Immediate 11 July 2017
With the on-going European migrant crisis, including the continued tragic loss of life in the southern Mediterranean offshore Libya, Human Rights at Sea and its supporting advisory work has been recognised and upheld by 26 MEP’s of the European Parliament in response to a proposed separate State-led and imposed Code of Conduct which fails to engage with NGOs despite a European Commission direction to Italy to do so. The planned imposition by Italy has been reported to have been condemned by the UN.
In co-ordination with other civil society search and rescue (SAR) NGOs and the International Maritime Rescue Federation, the publishing of the first Voluntary Code of Conduct on 1st March 2017 has become a foundation planning and co-ordination document for many NGO organisations.
In an open letter from the Parliamentarians to President Juncker, Vice-President Timmermans, Commissioner Avramopoulos, President Tusk and all Justice and Home Affairs Ministers, the MEP’s called for attention to be paid to the existing SAR NGO Code of Conduct published through Human Rights at Sea, focusing on a comprehensive and humanitarian principled approach to rescue of distressed persons at sea.
This voluntary Code is to be shortly updated with a revised Second Edition.
The MEP letter was in response to the Joint declaration by Commissioner Avramopoulos and the Ministers of Interior of France, Germany and Italy issued on 3rd of July and the Communication on an “Action plan on measures to support Italy, reduce pressure along the Central Mediterranean route and increase solidarity” issued on 4th of July 2017.
Within the letter it stated:
Quote. “Secondly, we would like to raise our concerns on the extremely worrying immediate measures to be taken by the Commission, the EU Agencies the EU Member States, and particularly Italy, according to the Action plan as drafted by the Commission. We strongly believe that these proposed measures will inevitably lead to a violation of human rights, notably:
- The requirement on Italy to draft a Code of Conduct for NGOs involved in Search and Rescue activities raises the concern that this is being put in place to remove the independence of SAR NGOs. This would be against the international Law of the Sea and established international humanitarian principles. Moreover, this proposal ignores completely that SAR NGOs have increasingly coordinated their work to address the humanitarian crisis in the Mediterranean, including in the form of the publication of the 1st Edition of the Voluntary ‘Code of Conduct for Search and Rescue Operations undertaken by civil society Non- Government Organisations in the Mediterranean Sea‘ published through Human Rights at Sea.
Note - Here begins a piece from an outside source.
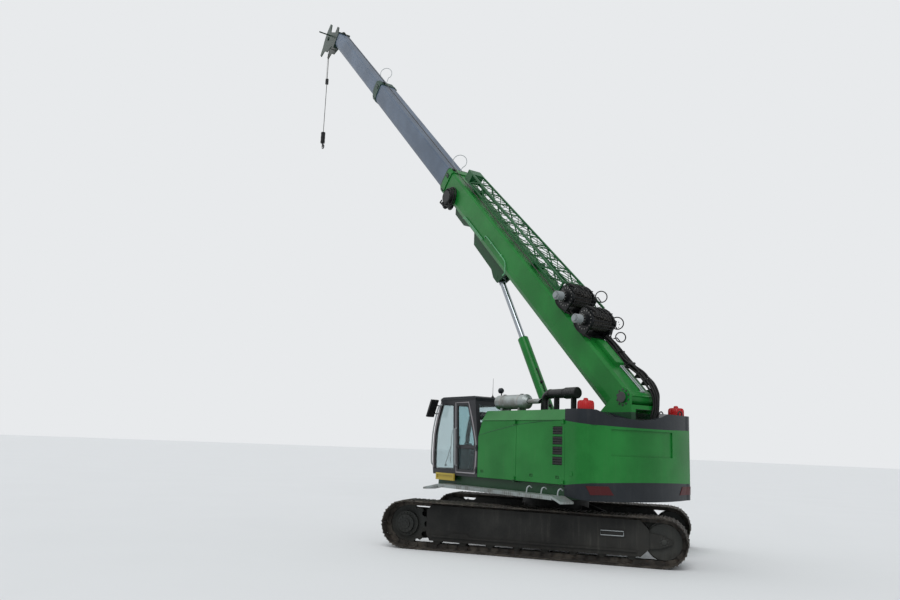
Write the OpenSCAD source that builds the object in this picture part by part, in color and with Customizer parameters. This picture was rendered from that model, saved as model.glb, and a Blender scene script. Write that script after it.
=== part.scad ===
// Telescopic boom crane on tracks, in millimetres.
// +X runs forward along the boom, +Y to the left, +Z up; the origin is on the ground under the slewing axis.

/* [Undercarriage] */
// Turn of the undercarriage against the upper machine, as parked
slew_rest = 38.3; // [0:0.1:90]
// Distance between the middles of the two tracks
track_gauge = 3360; // [3200:20:3500]
// How far each track frame can be drawn in
gauge_stroke = 500; // [300:20:520]
// Width of the track shoes
shoe_w = 700; // [500:20:720]
// Number of shoes round one track
shoe_n = 60; // [56:1:64]
// Thickness of the shoe plates
shoe_t = 30; // [20:1:36]
// Depth of the pins below the shoes' outer face
pin_depth = 70; // [64:1:80]
// Half height of the chain links about the pins
link_h = 42; // [34:1:46]
// Width over the two rows of links
chain_w = 200; // [160:10:240]
// Sprocket axis ahead of the slewing axis
sprocket_x = 2650; // [2400:20:2700]
// Idler axis, behind the slewing axis
idler_x = -2270; // [-2500:20:-2200]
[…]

This proposal has also a symbolic nature that dismisses the essential role SAR NGOs have been playing at sea in rescuing lives while fuelling accusations against them (that have been denied by both FRONTEX and the Commission). We urge therefore the Commission and Member States to respect the independence of NGOs and refrain from putting them in a role that contradicts their mission while there is no evidence justifying such a decision. We would like to use this opportunity to call, once again, for a large-scale coordinated proactive European Search and Rescue Operation in the Mediterranean which takes into account the key role and contribution of all actors engaging in SAR in the Central Mediterranean. This is a long-standing call of the European Parliament which was never put in place after the end of Mare Nostrum, leading thus to the need of NGOs filling the vacuum left by the EU and its Member States.” Unquote.
Human Rights at Sea CEO, David Hammond, commented: “The existing voluntary SAR NGO Code of Conduct has been carefully drafted with direct reference to established humanitarian principles and international maritime law. It is supported and is being used by the majority of NGOs operating in the southern Mediterranean as a core planning document. The intention to now impose a new Member State code of conduct without any NGO engagement, despite prolific rescue support to under-resourced State actors, should be robustly challenged for its validity. We should also be on notice that such an imposed code may lead to restrictive legislation preventing humanitarian actions at sea leading to increased loss of life.”